Seems to me that it's not so much a matter of west vs. east as pre-fourth-century vs. fourth century. Until the express articulation of the full and equal divinity of the Holy Spirit in St. Basil and St. Gregory Nazianzus and the later councils, surely one would expect something like the Roman Rite--and after its articulation, we would expect a more explicit reference to the distinctive divine role of the Holy Spirit in the consecration.

To say that one is "oriental" and the other "occidental" suggests, first, that it's improper for us Westerners to pray with an express epiclesis. It also suggests that the East/West dichotomy is something inherent in the faith, and not an accident of history from the gradual estrangement of Latin from Greek Christianity.

Don't mean to carp. As always a thought-provoking series for this layman.

Fr John Hunwicke said...

Rick: I cdertainly don't regard your comment as "carping". I value it and appreciate its careful expression.

Your point about East/West is a good one. There is no reason why there should not be a 'Spirit' liturgy in the West and a 'Spritless' one in the East. What I was really talking about was what characterises the 'Roman' Rite as such. Roman vs non-Roman would have have a clearer antithesis to stick with rather than bringing in the ultimately irrelevant(as you point out) East vs West.

William Tighe said...

It is interesting that the foremost English scholar of the East Syriac tradition, Anthony Gelston, in his study of the Anaphora of Addai and Mari (*The Eucharistic Prayer of Addai and Mari*: Oxford, Clarendon Press, 1992) concludes that its invocation of the Holy Spirit, which is only implicitly "consecratory," is "primordial," or at least pre Fourth Century, although his argument to this effect seems to be based in large part on the authenticity of the "Hippolytus" EP of the *Apostolic Tradition* as a genuine late Second/early Third Century prayer.

Ben Whitworth said...

"In answer, then, to the problem, how CHRIST comes to us while remaining on high, I answer just as much as this,—that He comes by the agency of the HOLY GHOST, and by the Sacrament. [...] As faith is the means of our receiving It, the HOLY GHOST is the Agent and the Sacrament the means of His imparting It [...]" - Newman, Letter to Faussett, reprinted in Tract 90.
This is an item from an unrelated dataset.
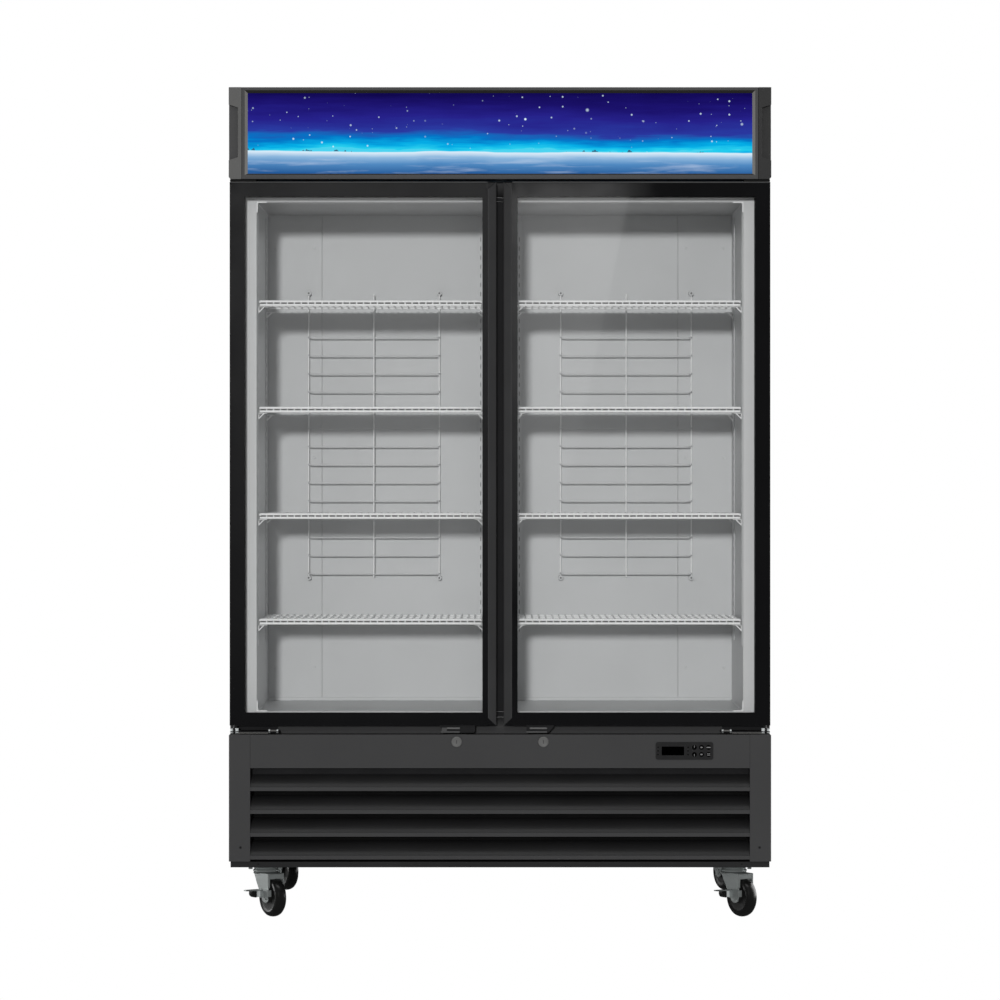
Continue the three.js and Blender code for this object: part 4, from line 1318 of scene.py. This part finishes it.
# %% [markdown]
# Base frame and machinery. The frame keeps its own shape, with its outer edges rounded, in a darker
# coat that is painted shade, and two small holes at the front, drawn as dark discs of painted shade.
# Coils and fans keep the working model's shapes and only get their finish.

# %% Base frame, coils and fans
fin_metal = surface("fin_aluminium", (0.55, 0.56, 0.57), 0.38, 60, 0.12, (900, 0.03), metallic=1.0)
fan_moulding = surface("fan_moulding", (0.02, 0.02, 0.022), 0.4, 30, 0.12, (1400, 0.02))


def base_frame():
    bm = node_mesh("base_frame")
    round_edges(bm, [e for e in sharp_edges(bm, 60) if abs(e.verts[0].co.x) > 0.66], 0.8, 2)
    for x in (-602, 602):
        rod(bm, (x, -372.3, 136), (x, -371.7, 136), 1.8, 14, finish=1)
    piece("base_frame_finished", bm, [painted_shade_coat, painted_shade_void], "cabinet", ["base_frame"])


base_frame()
for coil in ("condenser_coil", "evaporator_coil"):
    dress(coil, fin_metal)
for fan in ("condenser_fan", "evaporator_fan"):
    dress(fan, fan_moulding)

# %% [markdown]
# The compressor is a welded pot on a mounting plate with four rubber feet. Its profile is spun like a
# bowl on a wheel and scaled to the working model's box. Copper pipes leave it, drawn as paths.

# %% Compressor and pipes
copper = surface("copper_pipe", (0.72, 0.33, 0.2), 0.3, 60, 0.15, (800, 0.02), metallic=1.0)
enamel = surface("compressor_enamel", (0.012, 0.012, 0.013), 0.3, 20, 0.1, (500, 0.05), coat=0.4)
POT = [(0, 316), (42, 315), (74, 306), (92, 288), (98, 262), (98, 240), (102, 238), (102, 231),
       (98, 229), (98, 190), (92, 168), (70, 156), (0, 154)]
POT_RADIUS = 102


def compressor(low, high):
    x, y, _ = (low + high) / 2
    scale = min(1, min(high[0] - low[0], high[1] - low[1]) / 2 / POT_RADIUS)
    bm = bmesh.new()
    lathe(bm, [(r * scale, h) for r, h in POT], Matrix.Translation(Vector((x, y, 0)) * MM), 56)
    block(bm, (x - 70, x + 70), (y - 60, y + 60), (146, 149.5), 1.0)
    for dx in (-58, 58):
        for dy in (-48, 48):
            rod(bm, (x + dx, y + dy, 143), (x + dx, y + dy, 154), 9, 20, finish=1)
    piece("compressor_finished", bm, [enamel, seal_rubber], "cabinet", ["compressor"])
    return x, y


def refrigerant_pipes(x, y):
    bm = bmesh.new()
    thin, thick = 3.2, 5.0
    path_into(bm, [(x - 96, y - 20, 230), (x - 130, y - 40, 232), (x - 150, y - 120, 250),
                   (x - 190, y - 200, 300), (-104, -235, 330)], thin, 16)
    path_into(bm, [(x + 94, y + 18, 250), (x + 120, y + 30, 300), (x + 122, y + 60, 380),
                   (x + 110, y + 120, 438)], thick, 16)
    path_into(bm, [(x - 90, y + 28, 270), (x - 120, y + 60, 330), (x - 128, y + 110, 390),
                   (x - 110, y + 140, 438)], thin, 16)
    piece("refrigerant_pipes", bm, copper, "cabinet")


refrigerant_pipes(*compressor(*(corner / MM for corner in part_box("compressor"))))

# %% [markdown]
# Back of the cabinet: a service cover over the machine space with rows of air slots and screws. The
# slots are thin dark plates on the cover, painted shade in place of cut slots, which is cheaper than
# cutting them and looks the same. The seam strips and screws higher up lie just under the back sheet,
# so from outside the sheet is plain.

# %% Back panel and service cover
def back_details():
    bm = bmesh.new()
    block(bm, (-669, 669), (376.6, 379.2), (146, 449), 1.0)
    for row in range(5):
        for column in range(9):
            x, z = -520 + column * 130, 190 + row * 44
            block(bm, (x - 46, x + 46), (379.0, 379.5), (z - 4, z + 4), finish=1)
    for x in (-648, -324, 0, 324, 648):
        for z in (162, 434):
            rod(bm, (x, 379.1, z), (x, 379.9, z), 5, 20, 4, finish=2)
    for x in (-652, 652):
        block(bm, (x - 0.5, x + 0.5), (379.6, 379.95), (470, 2050), finish=1)
    block(bm, (-652, 652), (379.6, 379.95), (2049.5, 2050.5), finish=1)
    for z in (520, 1000, 1500, 2020):
        for x in (-662, 662):
            rod(bm, (x, 379.1, z), (x, 379.9, z), 4, 20, 3.2, finish=2)
    piece("back_details", bm, [charcoal_coat, painted_shade_void, zinc_plate], "cabinet")


back_details()

# %% [markdown]
# The light is a wide soft sun near the camera's own direction, so the inside of the cabinet is lit
# as deep as its rear wall and each shelf drops a short shadow. The surround is plain white to the
# camera, nearly dark to a mirror, and a dull white to everything else.

# %% Surround and sun
def surround():
    world = bpy.data.worlds.new("studio")
    scene.world = world
    world.use_nodes = True
    tree = world.node_tree
    background = tree.nodes["Background"]
    path = tree.nodes.new("ShaderNodeLightPath")

    def blend(seen_by, low, high):
        mix = tree.nodes.new("ShaderNodeMix")
        mix.data_type = "FLOAT"
        tree.links.new(path.outputs[seen_by], mix.inputs[0])
        for socket, value in ((mix.inputs[2], low), (mix.inputs[3], high)):
            if isinstance(value, (int, float)):
                socket.default_value = value
            else:
                tree.links.new(value, socket)
        return mix.outputs[0]

    mirror = blend("Is Glossy Ray", 0.42, 0.05)
    tree.links.new(blend("Is Camera Ray", mirror, 1.0), background.inputs["Strength"])
    background.inputs["Color"].default_value = (1, 1, 1, 1)


def sun(name, strength, left, up, softness):
    """A sun so many degrees to the left of the camera and above the horizon."""
    lamp = bpy.data.lights.new(name, "SUN")
    lamp.energy = strength
    lamp.angle = math.radians(softness)
    made = bpy.data.objects.new(name, lamp)
    made.rotation_euler = (math.radians(90 - up), 0, math.radians(-left))
    made.visible_glossy = False
    scene.collection.objects.link(made)


surround()
sun("key_sun", 1.72, left=3.5, up=6.5, softness=3.0)

# %% [markdown]
# Everything else in the studio is a flat sheet that some rays never meet. Packed shelf wires stop
# low sunlight, so a film at each shelf that only shadow rays meet makes that shade steady. The floor
# only throws light back, because the camera and the mirrors look past it.

# %% Floor and shade under the shelves
def stage_sheet(name, corners, finish, unseen_by):
    """A flat sheet that belongs to the studio and not to the object."""
    bm = bmesh.new()
    bm.faces.new([bm.verts.new(corner) for corner in corners])
    mesh = bpy.data.meshes.new(name)
    bm.to_mesh(mesh)
    bm.free()
    mesh.materials.append(finish)
    made = bpy.data.objects.new(name, mesh)
    for ray in unseen_by:
        setattr(made, f"visible_{ray}", False)
    scene.collection.objects.link(made)


def shade_film(tint):
    material = bpy.data.materials.new("shade_film")
    material.use_nodes = True
    tree = material.node_tree
    tree.nodes.remove(tree.nodes["Principled BSDF"])
    film = node(material, "ShaderNodeBsdfTransparent", Color=(*tint, 1))
    join(material, film.outputs[0], tree.nodes["Material Output"].inputs["Surface"])
    return material


film = shade_film((0.3, 0.3, 0.3))
for level in sorted(set(shelf_levels.values())):
    for sign in SIDES.values():
        plan = ((sign * 50, -290), (sign * 600, -290), (sign * 600, 50), (sign * 50, 50))
        corners = [Vector((x, y, level)) * MM for x, y in plan]
        stage_sheet("shelf_shade", corners, film, ("camera", "glossy", "diffuse", "transmission"))
floor_paint = surface("studio_floor", (0.9, 0.9, 0.9), 0.9, 0.5, 0.0, (5, 0.0))
stage_sheet("studio_floor", [(-30, -30, 0), (30, -30, 0), (30, 30, 0), (-30, 30, 0)], floor_paint,
            ("glossy", "camera"))

# %% [markdown]
# Glowing cards that only reflections can see shape the gloss. Cards at the sides and above light the
# metal's edges. A veil lies over the left door and a slanting streak over the right one, and each
# fades downwards. `mirrored` finds where a card has to stand to show at a given spot on the doors.

# %% Cards for the reflections
def glow_card(name, corners, strength, fade=None):
    material = new_finish(f"{name}_light", (0, 0, 0), 1.0, specular=0)
    shader = material.node_tree.nodes["Principled BSDF"]
    shader.inputs["Emission Color"].default_value = (1, 1, 1, 1)
    shader.inputs["Emission Strength"].default_value = strength
    if fade:
        place = node(material, "ShaderNodeTexCoord")
        split = node(material, "ShaderNodeSeparateXYZ")
        ramp = node(material, "ShaderNodeMapRange", interpolation_type="LINEAR")
        for key, value in (("From Min", fade[0]), ("From Max", fade[1]), ("To Min", 0), ("To Max", strength)):
            ramp.inputs[key].default_value = value
        join(material, place.outputs["Object"], split.inputs[0])
        join(material, split.outputs["Z"], ramp.inputs["Value"])
        join(material, ramp.outputs["Result"], shader.inputs["Emission Strength"])
    stage_sheet(name, corners, material, ("camera", "diffuse", "shadow", "transmission"))


def mirrored(x, z, distance=5.0):
    """Where a card at a distance has to stand to show at (x, z) on the door's front face."""
    reach = camera.location.y - DOOR["front"] * MM
    k = (distance + DOOR["front"] * MM) / -reach
    return x * (1 + k), -distance, camera.location.z + (z - camera.location.z) * (1 + k)


def side_card(side, sign, strength=3.0):
    x, front, back, top = sign * 2.6, -0.6, 2.4, 2.4
    corners = [(x, front, 0), (x, back, 0), (x, back, top), (x, front, top)]
    glow_card(f"side_card_{side}", corners, strength)


for side, sign in SIDES.items():
    side_card(side, sign)
glow_card("top_card", [(-1.4, -2.6, 3.4), (1.4, -2.6, 3.4), (1.4, -0.6, 3.4), (-1.4, -0.6, 3.4)], 1.0)
veil = [mirrored(-0.69, 1.9), mirrored(-0.02, 1.9), mirrored(-0.02, 0.3), mirrored(-0.69, 0.3)]
glow_card("veil_card", veil, 0.56, (mirrored(0, 0.3)[2], mirrored(0, 2.0)[2]))
streak = [mirrored(0.004, 1.86), mirrored(0.335, 1.86), mirrored(0.099, 0.74), mirrored(0.0, 0.74)]
glow_card("streak_card", streak, 1.15, (mirrored(0, 0.74)[2], mirrored(0, 1.75)[2]))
Newman here simply seems to take it for granted that the agent of the Eucharistic change is the Third Person of the Holy Trinity. If anyone, with a better grasp of Newman's Eucharistic theology than mine, can explain on what grounds he rested this assumption, I would be very interested. Was he not so much a crypto-Romanist at this period as a crypto-Byzantinist?

Daniel Pharr said...

Whether or not the Spirit is explicitly invoked, is He not present doing His work through the very words of our Lord?

Stephen said...

I was taught that in the eastern tradition, one can't pinpoint exactly when the bread and wine become the Holy Mysteries of His Body and Blood. It could be anywhere starting from "Blessed be the kingdom..."
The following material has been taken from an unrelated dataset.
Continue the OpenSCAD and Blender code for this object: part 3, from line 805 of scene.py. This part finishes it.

Further, there is a deep aversion to look for anything rigorously approaching a formula, perhaps an instinct against the magic of all the paganism.

ChrisB said...

Stephen's point about the reluctance of "formula" recalls to mind Fr. Fortescue's reminder in his book "The Mass: A Study of the Roman Liturgy" that the prayers of the Mass are not in sequence to The Lord, but rather, the entire prayer is eternally present to him.

JKH said...

Does the 'Veni Sanctificator' at the Offertory in the EF refer to the Father or the Holy Spirit? If the latter, does it qualify as an epiclesis?